Peristiwa Isra dan Mi'raj
adalah sebuah mu'jizat besar bagi Nabi Muhammad ﷺ, yang tidak
diberikan kepada manusia biasa. Namun, meskipun peristiwa ini adalah sebuah
keistimewaan yang luar biasa bagi Nabi, kita sebagai umatnya juga diberikan
kesempatan untuk "mi'raj" atau bertemu dengan Allah Swt, meskipun
tidak secara langsung seperti Nabi Muhammad ﷺ. Caranya
adalah dengan melaksanakan ibadah shalat dengan penuh keikhlasan.
Rasulullah ﷺ pernah bersabda, "Ash-shalatu mi'rajul mu'minin"
(الصلاة مِعْرَاجُ الْمُؤْمِنِينَ), yang
artinya: "Shalat itu adalah mi'rajnya orang-orang yang beriman."
Jadi, melalui shalat, kita sebagai umat Islam memiliki kesempatan untuk
mendekatkan diri kepada Allah Swt, seolah-olah kita sedang mengadakan
perjalanan spiritual yang menghubungkan kita langsung dengan-Nya.

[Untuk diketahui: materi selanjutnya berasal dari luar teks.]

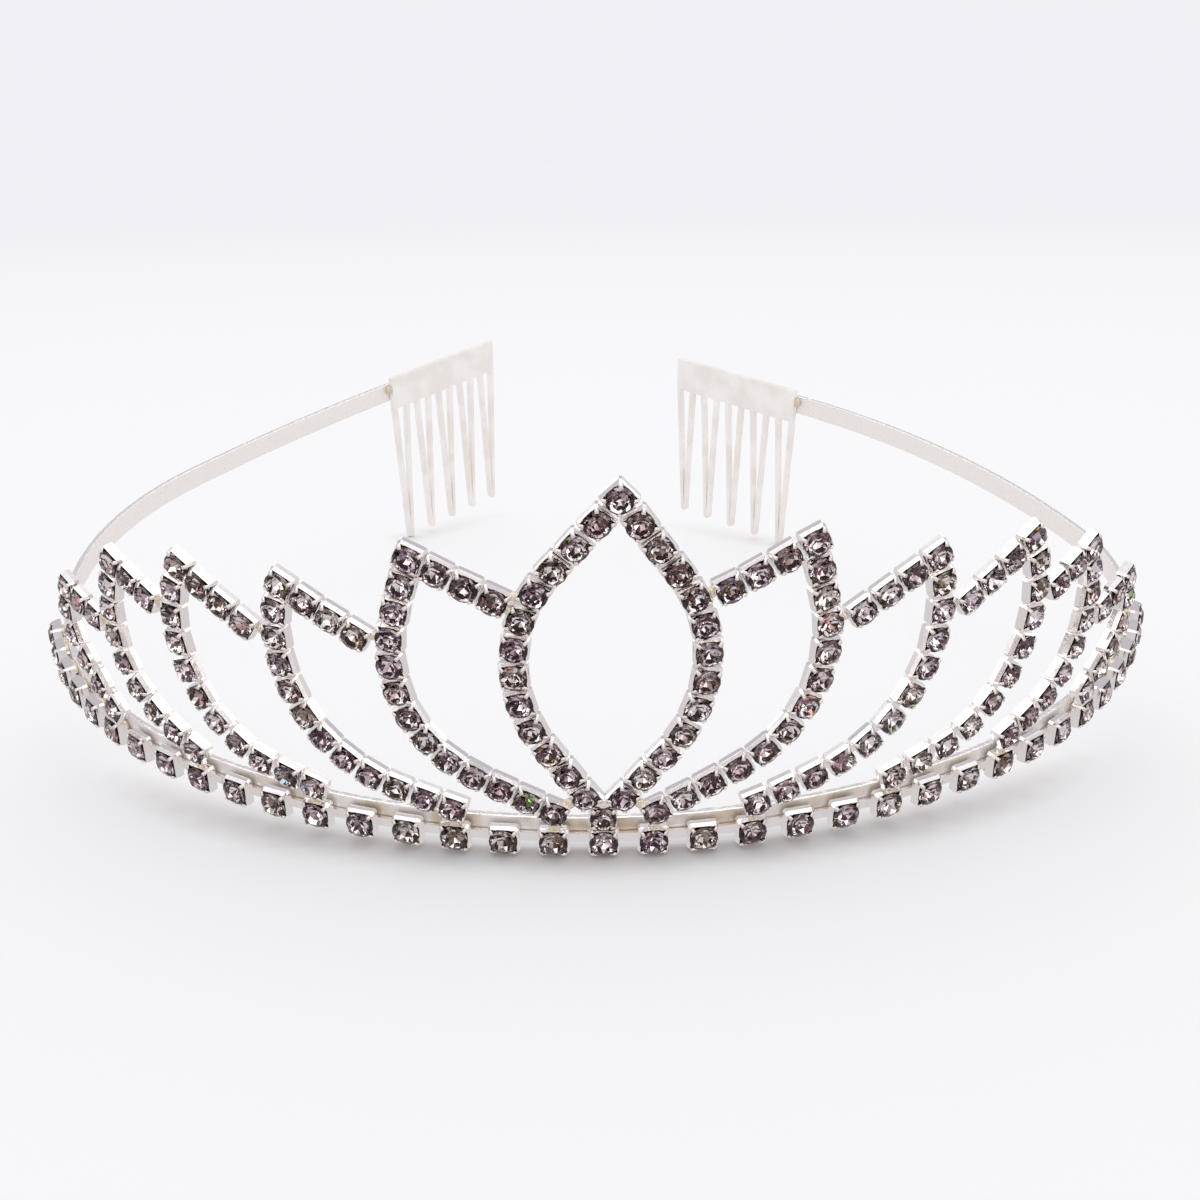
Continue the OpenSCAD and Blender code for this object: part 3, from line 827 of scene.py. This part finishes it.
# %% [markdown]
# ## Band and combs
# The band is one sprung strip with rounded edges, and each comb is stamped from flat sheet, plate
# and hairpin teeth together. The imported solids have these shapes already, but with knife edges, so
# a merged copy of each gets a small bevel that catches a line of light as the real edge does. The
# faces of the band that look up get the nicked finish.

# %% Band and combs
sharp_angle = math.radians(30)
ROUNDING_SEGMENTS = 2
# Least Z of the normal of a face that belongs to the upper edge
UPPER_EDGE_NORMAL = 0.35


def rounded_copy(name, node, materials, radius):
    """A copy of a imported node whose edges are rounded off; a second material goes on its upper edge."""
    copy = clean_copy(node)
    sharp = [edge for edge in copy.edges
             if len(edge.link_faces) == 2 and edge.calc_face_angle() > sharp_angle]
    bmesh.ops.bevel(copy, geom=sharp, offset=radius, offset_type="OFFSET", segments=ROUNDING_SEGMENTS,
                    profile=0.5, affect="EDGES", material=-1, clamp_overlap=True)
    for face in copy.faces:
        face.material_index = len(materials) - 1 if face.normal.z > UPPER_EDGE_NORMAL else 0
    print(name, "faces", len(copy.faces))
    return make_piece(name, copy, materials, [node])


# %% [markdown]
# ## Solder at the combs
# A brown drop of solder shows where each end of the band laps its comb, just below the comb's
# outer upper corner.

# %% Lap solder
lap_below_corner = 2 * MM
# Half sizes in mm, as for the other drops
LAP_SIZE = (0.6, 0.6, 0.8, 1)


def lap_solder(side):
    """The drop that joins one end of the band to its comb."""
    comb_points = [vertex.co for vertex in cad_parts[f"{side}_comb"].data.vertices]
    corner = max(comb_points, key=lambda point: abs(point.x) + point.z)
    print(side, "comb's corner in mm", [round(value / MM, 1) for value in corner])
    lap = Matrix.Translation(corner - Vector((0, 0, lap_below_corner))) @ Matrix.Diagonal(LAP_SIZE)
    shape = join_copies([(drop_mesh, lap)])
    for face in shape.faces:
        face.material_index = 0
    return make_piece(f"{side}_lap_solder", shape, [brown_solder], [])


rounded_copy("sprung_band", "headband", [band_silver, nicked_edge], radius=0.15 * MM)
for side in SIDES:
    rounded_copy(f"{side}_hair_comb", f"{side}_comb", [comb_silver], radius=0.06 * MM)
    lap_solder(side)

Ini mengajarkan kita bahwa
shalat bukan hanya sekedar kewajiban, tetapi juga merupakan kesempatan luar
biasa untuk berkomunikasi dengan Allah Swt, memperkuat iman, dan merasakan
kedekatan dengan Sang Pencipta. Oleh karena itu, mari kita jaga dan perbaiki
kualitas shalat kita, karena di dalamnya terdapat banyak keutamaan dan
keberkahan yang tidak ternilai harganya.